Records with modeling code:
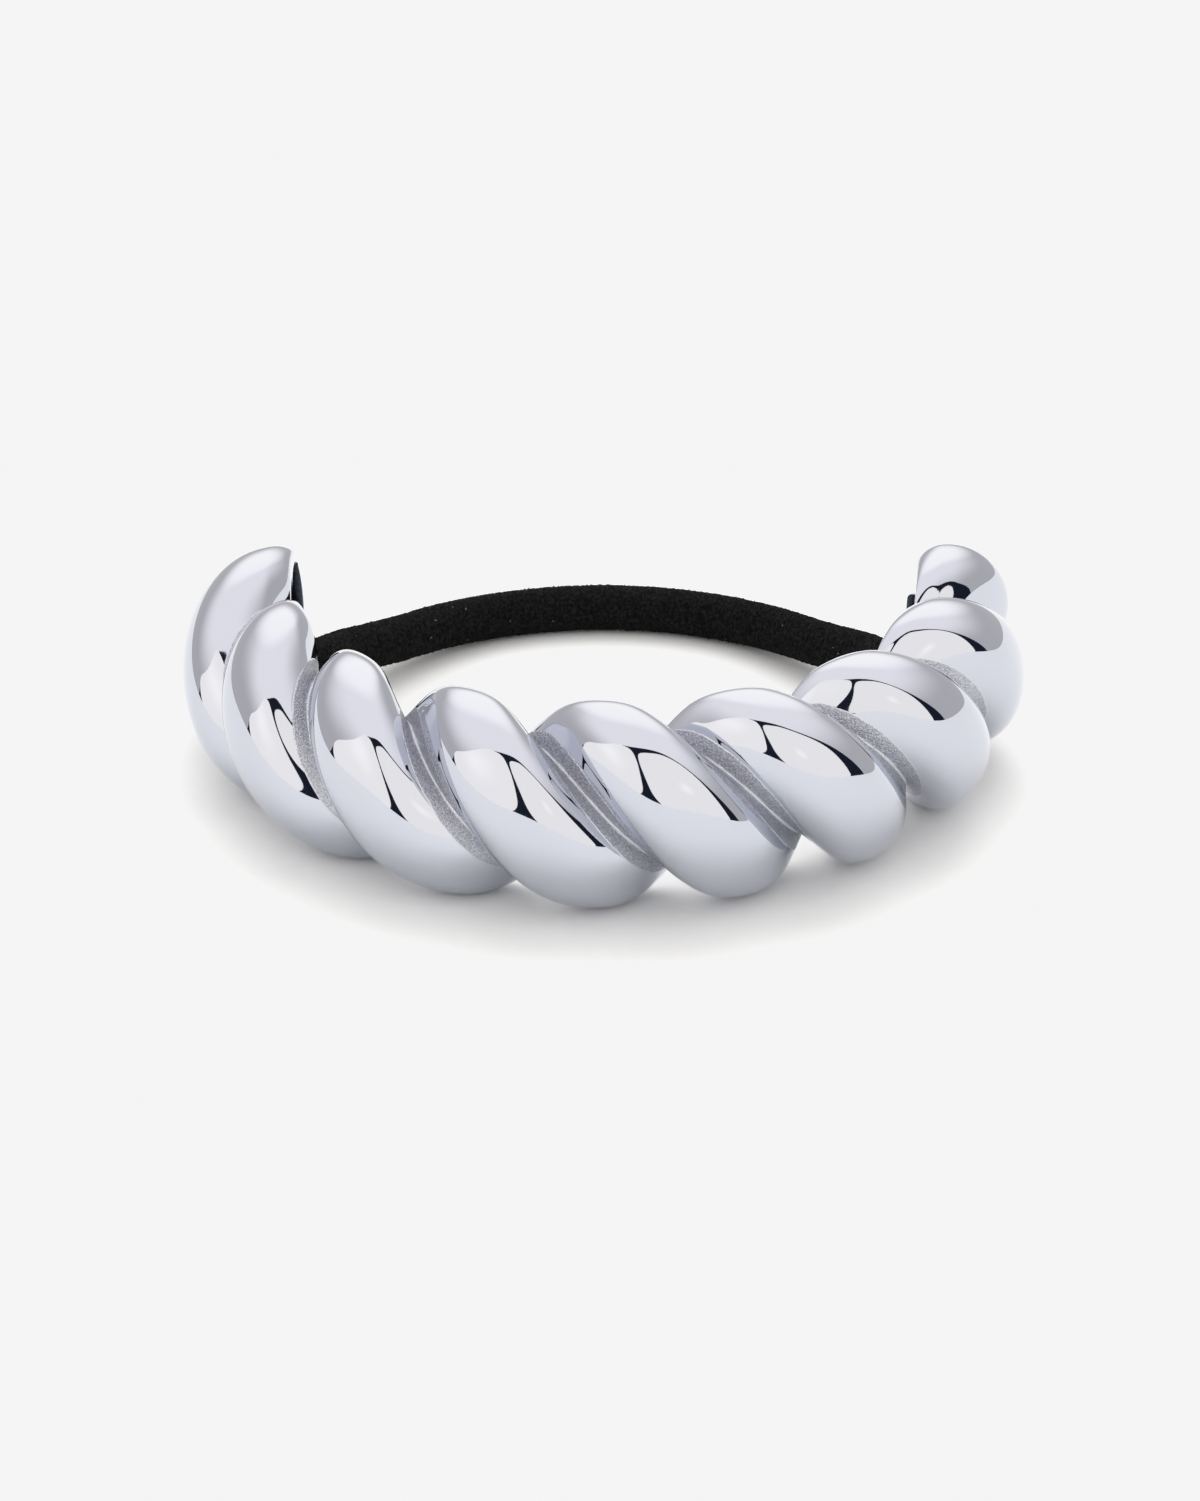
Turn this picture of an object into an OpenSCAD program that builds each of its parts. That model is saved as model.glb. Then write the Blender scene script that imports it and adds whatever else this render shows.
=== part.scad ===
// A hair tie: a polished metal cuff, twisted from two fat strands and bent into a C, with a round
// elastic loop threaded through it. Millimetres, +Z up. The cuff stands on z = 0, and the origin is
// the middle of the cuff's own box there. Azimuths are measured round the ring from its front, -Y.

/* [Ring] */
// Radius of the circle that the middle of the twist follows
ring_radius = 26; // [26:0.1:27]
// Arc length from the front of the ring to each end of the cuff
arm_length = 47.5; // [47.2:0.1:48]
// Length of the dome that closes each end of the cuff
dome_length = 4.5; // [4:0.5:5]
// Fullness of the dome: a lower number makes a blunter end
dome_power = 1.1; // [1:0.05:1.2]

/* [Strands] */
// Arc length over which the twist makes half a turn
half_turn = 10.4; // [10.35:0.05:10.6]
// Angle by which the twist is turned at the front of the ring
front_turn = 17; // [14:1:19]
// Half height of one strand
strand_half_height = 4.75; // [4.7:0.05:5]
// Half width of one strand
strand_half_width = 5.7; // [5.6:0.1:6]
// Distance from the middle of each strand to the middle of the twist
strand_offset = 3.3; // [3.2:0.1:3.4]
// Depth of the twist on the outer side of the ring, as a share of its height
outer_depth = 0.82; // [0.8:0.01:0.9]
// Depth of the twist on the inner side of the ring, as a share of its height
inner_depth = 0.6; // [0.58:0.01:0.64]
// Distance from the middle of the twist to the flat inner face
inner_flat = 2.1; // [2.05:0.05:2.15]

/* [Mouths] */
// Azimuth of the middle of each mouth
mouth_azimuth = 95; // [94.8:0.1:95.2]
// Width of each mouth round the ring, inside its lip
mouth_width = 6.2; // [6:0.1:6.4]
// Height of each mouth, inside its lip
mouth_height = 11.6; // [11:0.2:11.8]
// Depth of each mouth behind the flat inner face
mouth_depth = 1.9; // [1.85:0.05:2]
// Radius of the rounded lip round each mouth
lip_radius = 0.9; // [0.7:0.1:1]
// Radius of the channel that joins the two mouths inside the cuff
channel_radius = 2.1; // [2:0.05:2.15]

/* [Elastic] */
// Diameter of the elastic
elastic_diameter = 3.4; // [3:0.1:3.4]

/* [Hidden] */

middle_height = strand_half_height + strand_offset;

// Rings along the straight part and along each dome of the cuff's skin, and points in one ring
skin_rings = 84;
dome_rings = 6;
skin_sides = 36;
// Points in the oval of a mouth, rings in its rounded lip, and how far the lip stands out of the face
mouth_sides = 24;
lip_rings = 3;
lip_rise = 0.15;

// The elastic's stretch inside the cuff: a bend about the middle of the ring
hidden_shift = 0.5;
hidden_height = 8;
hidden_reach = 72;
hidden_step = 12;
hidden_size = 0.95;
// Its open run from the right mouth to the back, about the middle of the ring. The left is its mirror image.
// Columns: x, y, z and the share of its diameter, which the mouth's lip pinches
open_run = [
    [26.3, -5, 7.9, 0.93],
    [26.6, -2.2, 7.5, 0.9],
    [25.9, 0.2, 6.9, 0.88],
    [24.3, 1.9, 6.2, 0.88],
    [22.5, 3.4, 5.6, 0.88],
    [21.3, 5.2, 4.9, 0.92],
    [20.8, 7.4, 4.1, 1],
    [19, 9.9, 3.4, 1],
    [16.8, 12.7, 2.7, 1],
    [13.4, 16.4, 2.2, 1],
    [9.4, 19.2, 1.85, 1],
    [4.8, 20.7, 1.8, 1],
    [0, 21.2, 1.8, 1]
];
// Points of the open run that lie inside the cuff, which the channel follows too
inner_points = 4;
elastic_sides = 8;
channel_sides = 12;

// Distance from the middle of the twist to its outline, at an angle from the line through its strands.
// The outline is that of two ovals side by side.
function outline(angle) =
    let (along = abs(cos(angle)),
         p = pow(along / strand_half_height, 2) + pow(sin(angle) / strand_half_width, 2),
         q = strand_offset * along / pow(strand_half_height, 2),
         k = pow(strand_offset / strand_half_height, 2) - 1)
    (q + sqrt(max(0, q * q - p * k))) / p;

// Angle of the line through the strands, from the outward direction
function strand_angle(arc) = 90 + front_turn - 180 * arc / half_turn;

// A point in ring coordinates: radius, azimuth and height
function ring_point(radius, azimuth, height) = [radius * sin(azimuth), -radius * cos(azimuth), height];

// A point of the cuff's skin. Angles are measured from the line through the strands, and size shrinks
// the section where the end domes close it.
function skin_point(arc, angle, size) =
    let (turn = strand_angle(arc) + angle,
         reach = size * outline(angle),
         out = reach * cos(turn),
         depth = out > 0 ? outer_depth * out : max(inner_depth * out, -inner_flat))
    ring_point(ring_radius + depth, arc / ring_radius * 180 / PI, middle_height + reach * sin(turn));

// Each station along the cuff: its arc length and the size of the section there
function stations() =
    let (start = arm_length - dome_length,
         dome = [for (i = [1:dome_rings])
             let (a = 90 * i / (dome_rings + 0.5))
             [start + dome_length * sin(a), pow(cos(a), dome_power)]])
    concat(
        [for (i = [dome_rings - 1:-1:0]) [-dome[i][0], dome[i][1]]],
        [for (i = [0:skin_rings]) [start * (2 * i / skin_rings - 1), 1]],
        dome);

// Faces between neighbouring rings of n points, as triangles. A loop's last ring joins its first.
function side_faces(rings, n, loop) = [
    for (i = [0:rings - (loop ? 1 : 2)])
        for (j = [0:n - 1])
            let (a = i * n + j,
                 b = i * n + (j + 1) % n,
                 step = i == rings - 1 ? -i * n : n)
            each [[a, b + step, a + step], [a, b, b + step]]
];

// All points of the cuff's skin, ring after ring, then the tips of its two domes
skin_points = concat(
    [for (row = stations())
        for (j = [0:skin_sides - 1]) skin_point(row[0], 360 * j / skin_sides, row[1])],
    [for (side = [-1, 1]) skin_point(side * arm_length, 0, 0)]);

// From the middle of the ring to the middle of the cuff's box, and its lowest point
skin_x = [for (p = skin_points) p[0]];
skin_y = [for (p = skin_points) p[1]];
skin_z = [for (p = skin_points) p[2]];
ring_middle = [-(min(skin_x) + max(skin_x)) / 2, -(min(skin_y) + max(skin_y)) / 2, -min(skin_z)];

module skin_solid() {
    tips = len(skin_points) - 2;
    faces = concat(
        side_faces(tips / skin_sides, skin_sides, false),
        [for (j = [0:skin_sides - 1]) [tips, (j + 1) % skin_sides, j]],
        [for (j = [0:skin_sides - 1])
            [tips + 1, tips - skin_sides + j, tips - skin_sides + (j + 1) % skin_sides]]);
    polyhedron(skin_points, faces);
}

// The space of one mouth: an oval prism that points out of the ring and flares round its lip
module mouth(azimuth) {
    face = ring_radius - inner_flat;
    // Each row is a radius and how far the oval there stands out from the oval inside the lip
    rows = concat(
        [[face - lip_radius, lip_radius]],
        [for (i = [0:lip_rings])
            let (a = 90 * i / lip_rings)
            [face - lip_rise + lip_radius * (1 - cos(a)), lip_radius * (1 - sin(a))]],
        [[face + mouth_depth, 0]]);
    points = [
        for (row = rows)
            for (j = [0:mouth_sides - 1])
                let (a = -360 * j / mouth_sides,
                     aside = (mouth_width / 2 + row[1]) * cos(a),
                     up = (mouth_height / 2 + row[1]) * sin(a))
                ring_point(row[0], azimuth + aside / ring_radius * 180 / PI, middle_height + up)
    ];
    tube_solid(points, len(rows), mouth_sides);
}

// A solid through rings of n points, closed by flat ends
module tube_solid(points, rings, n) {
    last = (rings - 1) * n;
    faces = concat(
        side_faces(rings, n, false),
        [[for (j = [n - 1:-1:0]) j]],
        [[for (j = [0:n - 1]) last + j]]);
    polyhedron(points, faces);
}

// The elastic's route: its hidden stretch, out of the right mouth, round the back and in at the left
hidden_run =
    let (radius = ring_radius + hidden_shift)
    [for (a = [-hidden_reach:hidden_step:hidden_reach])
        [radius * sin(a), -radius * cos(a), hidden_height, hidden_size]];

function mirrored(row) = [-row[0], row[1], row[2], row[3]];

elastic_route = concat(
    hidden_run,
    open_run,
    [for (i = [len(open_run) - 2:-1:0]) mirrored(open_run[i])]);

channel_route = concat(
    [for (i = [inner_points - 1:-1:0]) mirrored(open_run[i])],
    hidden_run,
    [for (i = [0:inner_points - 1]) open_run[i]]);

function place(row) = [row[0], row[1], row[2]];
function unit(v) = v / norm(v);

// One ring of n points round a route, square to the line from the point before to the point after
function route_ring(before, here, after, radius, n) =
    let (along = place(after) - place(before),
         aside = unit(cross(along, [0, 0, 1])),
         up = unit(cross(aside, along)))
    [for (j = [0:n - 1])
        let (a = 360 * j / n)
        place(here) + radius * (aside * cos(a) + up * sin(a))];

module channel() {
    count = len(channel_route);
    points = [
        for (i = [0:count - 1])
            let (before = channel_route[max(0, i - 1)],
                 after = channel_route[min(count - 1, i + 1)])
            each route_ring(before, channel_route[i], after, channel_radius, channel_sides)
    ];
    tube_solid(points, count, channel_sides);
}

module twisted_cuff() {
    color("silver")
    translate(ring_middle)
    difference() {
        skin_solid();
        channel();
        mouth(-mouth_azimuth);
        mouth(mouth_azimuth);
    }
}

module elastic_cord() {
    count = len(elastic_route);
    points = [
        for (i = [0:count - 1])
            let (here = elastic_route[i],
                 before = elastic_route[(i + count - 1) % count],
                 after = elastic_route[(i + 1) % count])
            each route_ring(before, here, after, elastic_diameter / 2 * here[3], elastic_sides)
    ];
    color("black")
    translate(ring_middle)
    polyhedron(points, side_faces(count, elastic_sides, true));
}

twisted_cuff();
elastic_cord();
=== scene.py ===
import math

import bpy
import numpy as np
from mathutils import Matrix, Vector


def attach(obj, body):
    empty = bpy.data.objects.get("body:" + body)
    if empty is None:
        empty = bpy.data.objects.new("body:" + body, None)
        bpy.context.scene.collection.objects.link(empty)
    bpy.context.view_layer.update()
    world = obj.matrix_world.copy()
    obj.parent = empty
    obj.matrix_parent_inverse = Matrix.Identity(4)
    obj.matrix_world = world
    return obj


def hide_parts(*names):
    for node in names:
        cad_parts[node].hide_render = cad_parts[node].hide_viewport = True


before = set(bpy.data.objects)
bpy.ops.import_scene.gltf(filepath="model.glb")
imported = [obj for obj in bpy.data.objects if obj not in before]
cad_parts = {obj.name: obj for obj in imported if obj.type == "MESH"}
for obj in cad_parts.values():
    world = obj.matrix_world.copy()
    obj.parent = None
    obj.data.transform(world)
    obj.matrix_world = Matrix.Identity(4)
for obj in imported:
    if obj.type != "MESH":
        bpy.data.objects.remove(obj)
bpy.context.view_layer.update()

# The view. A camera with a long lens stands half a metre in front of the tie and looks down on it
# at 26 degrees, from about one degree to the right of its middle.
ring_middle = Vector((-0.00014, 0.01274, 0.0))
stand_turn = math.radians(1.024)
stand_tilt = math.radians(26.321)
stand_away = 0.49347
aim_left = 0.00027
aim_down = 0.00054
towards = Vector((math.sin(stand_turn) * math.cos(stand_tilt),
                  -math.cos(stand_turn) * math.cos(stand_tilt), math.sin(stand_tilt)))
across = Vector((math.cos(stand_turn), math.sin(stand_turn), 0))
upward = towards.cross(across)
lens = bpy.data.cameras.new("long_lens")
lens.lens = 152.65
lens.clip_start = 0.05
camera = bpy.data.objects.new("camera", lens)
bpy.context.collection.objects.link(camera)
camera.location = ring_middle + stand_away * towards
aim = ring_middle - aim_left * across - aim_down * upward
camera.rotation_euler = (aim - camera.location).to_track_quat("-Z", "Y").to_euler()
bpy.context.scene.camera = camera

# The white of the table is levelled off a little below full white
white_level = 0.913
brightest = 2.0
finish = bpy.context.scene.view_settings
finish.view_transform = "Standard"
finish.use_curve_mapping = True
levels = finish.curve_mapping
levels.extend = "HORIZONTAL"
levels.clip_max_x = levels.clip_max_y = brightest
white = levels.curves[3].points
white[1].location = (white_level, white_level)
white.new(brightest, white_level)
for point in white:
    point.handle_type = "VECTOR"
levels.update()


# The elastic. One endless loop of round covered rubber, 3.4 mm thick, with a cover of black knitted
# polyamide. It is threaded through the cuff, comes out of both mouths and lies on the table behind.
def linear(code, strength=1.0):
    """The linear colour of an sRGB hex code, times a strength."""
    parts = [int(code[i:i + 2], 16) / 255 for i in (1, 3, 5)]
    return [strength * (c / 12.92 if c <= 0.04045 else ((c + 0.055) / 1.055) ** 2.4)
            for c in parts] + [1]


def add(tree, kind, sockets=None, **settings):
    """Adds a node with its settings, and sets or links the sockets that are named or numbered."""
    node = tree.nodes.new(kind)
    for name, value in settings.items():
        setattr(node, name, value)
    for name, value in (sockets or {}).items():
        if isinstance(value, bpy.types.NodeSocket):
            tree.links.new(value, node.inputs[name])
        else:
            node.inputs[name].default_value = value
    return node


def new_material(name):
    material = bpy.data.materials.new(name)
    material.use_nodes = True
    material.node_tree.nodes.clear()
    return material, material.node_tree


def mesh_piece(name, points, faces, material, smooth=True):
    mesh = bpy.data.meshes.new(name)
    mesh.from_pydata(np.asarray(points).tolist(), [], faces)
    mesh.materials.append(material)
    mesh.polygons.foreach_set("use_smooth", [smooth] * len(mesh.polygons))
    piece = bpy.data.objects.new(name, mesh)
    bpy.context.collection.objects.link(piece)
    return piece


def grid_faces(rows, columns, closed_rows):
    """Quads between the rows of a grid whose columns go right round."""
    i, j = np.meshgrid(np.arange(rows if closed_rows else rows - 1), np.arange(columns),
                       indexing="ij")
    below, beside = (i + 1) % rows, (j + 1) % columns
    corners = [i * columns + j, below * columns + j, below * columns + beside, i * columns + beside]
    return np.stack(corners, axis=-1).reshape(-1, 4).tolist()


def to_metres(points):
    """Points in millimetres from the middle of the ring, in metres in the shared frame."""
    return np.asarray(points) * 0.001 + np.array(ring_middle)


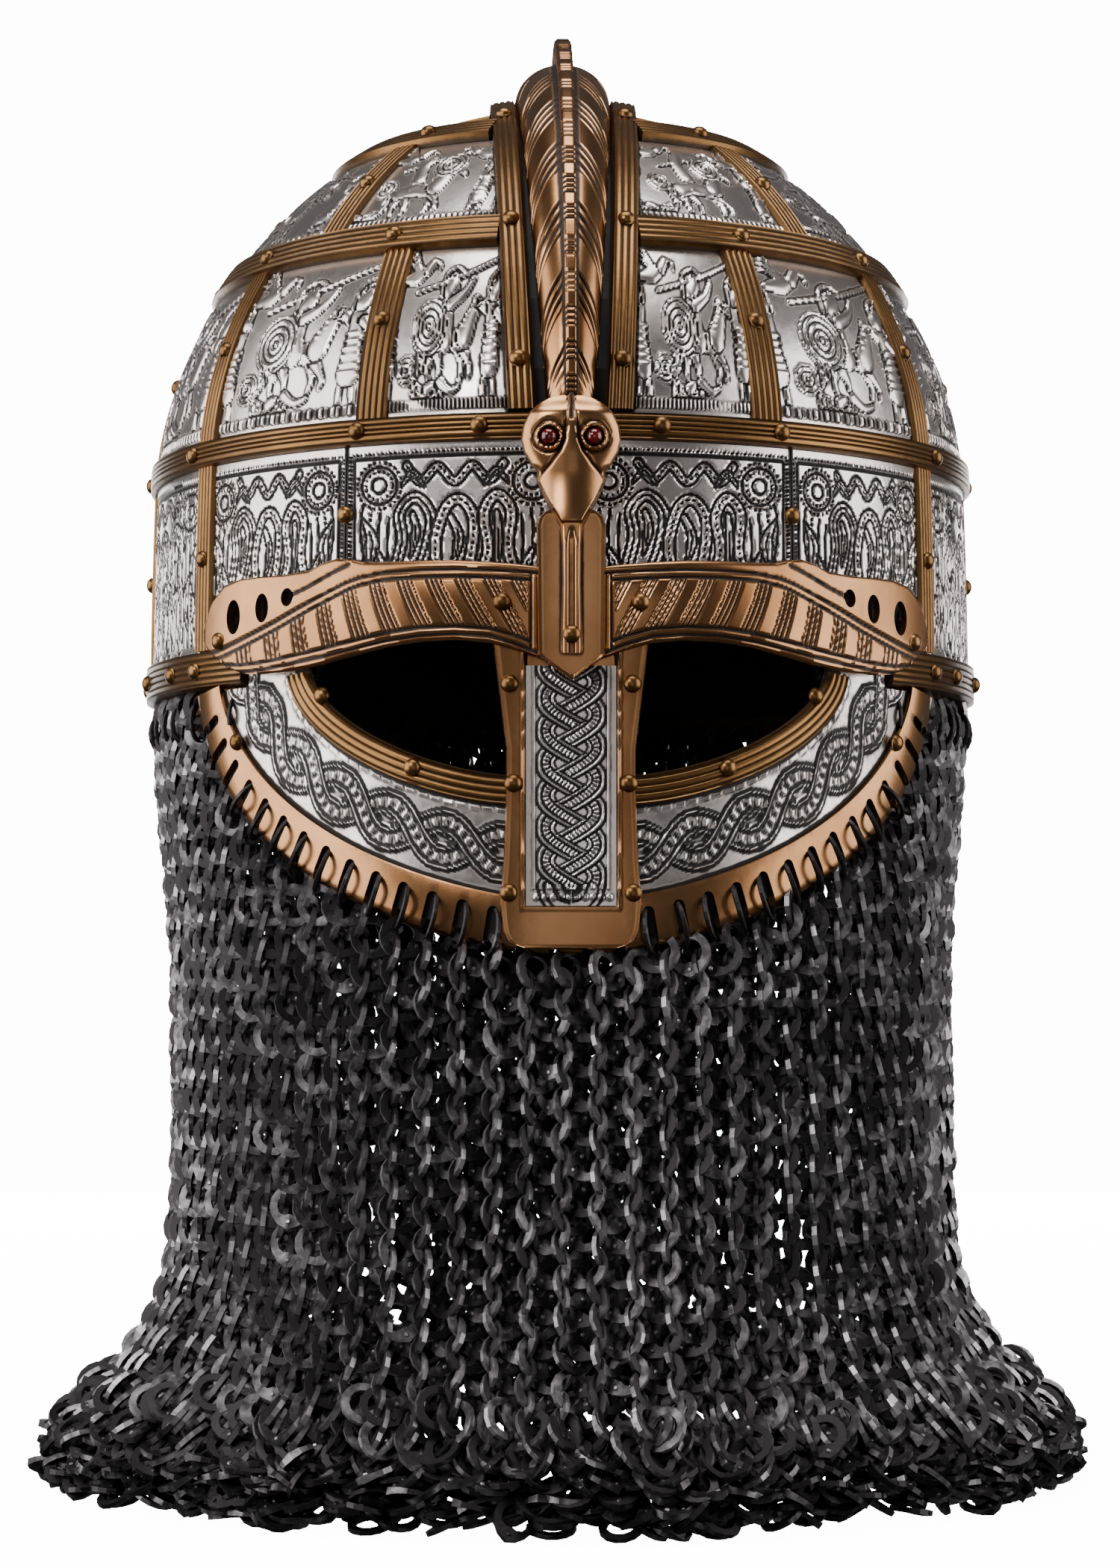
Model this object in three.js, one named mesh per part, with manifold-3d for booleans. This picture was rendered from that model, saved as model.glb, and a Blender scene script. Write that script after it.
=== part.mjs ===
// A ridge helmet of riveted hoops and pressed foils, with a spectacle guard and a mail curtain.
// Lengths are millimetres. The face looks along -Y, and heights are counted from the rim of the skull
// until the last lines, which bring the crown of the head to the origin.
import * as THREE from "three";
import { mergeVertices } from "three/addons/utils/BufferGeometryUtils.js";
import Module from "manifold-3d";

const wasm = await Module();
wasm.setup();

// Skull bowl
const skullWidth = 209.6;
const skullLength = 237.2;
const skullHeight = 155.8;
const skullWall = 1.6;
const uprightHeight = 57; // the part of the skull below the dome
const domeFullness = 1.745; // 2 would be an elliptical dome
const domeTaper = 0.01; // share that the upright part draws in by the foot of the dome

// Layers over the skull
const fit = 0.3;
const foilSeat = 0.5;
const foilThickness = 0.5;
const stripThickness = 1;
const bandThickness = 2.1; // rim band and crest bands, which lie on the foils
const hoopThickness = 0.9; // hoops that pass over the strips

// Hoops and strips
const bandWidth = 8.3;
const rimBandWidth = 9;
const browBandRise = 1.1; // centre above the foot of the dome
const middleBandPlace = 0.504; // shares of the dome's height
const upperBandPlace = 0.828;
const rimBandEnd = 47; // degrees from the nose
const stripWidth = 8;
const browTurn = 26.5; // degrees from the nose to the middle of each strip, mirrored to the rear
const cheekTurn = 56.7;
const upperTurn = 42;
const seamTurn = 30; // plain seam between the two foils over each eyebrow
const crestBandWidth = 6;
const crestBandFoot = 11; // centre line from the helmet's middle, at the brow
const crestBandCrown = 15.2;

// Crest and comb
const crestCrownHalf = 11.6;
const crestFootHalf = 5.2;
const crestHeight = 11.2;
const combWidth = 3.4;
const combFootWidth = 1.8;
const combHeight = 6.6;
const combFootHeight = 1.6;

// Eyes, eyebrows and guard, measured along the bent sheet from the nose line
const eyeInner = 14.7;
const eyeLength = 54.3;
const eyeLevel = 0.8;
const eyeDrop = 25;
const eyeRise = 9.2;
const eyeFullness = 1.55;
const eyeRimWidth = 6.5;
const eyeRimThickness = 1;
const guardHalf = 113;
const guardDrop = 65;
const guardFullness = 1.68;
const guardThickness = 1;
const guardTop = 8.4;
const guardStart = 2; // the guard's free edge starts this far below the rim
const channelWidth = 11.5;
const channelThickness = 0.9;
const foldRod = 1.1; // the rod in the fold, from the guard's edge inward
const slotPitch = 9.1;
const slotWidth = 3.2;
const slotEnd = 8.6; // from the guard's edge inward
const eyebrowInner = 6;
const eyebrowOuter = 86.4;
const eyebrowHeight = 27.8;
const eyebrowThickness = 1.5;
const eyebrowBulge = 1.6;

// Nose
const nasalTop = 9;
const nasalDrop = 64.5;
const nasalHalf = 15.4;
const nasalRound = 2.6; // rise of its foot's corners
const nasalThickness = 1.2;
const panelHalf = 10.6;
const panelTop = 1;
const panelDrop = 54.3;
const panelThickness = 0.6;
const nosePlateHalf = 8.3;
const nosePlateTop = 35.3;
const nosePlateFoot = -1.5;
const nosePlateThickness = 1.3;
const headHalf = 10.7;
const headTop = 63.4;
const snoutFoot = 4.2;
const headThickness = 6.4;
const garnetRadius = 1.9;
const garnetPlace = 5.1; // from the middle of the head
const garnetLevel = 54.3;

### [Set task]
In the listing above, find the line containing "mouth(-mouth_azimuth);" and the line containing "obj.parent = empty", then repeat those two lines and everything between them exactly.

### [Response]
        mouth(-mouth_azimuth);
        mouth(mouth_azimuth);
    }
}

module elastic_cord() {
    count = len(elastic_route);
    points = [
        for (i = [0:count - 1])
            let (here = elastic_route[i],
                 before = elastic_route[(i + count - 1) % count],
                 after = elastic_route[(i + 1) % count])
            each route_ring(before, here, after, elastic_diameter / 2 * here[3], elastic_sides)
    ];
    color("black")
    translate(ring_middle)
    polyhedron(points, side_faces(count, elastic_sides, true));
}

twisted_cuff();
elastic_cord();
=== scene.py ===
import math

import bpy
import numpy as np
from mathutils import Matrix, Vector


def attach(obj, body):
    empty = bpy.data.objects.get("body:" + body)
    if empty is None:
        empty = bpy.data.objects.new("body:" + body, None)
        bpy.context.scene.collection.objects.link(empty)
    bpy.context.view_layer.update()
    world = obj.matrix_world.copy()
    obj.parent = empty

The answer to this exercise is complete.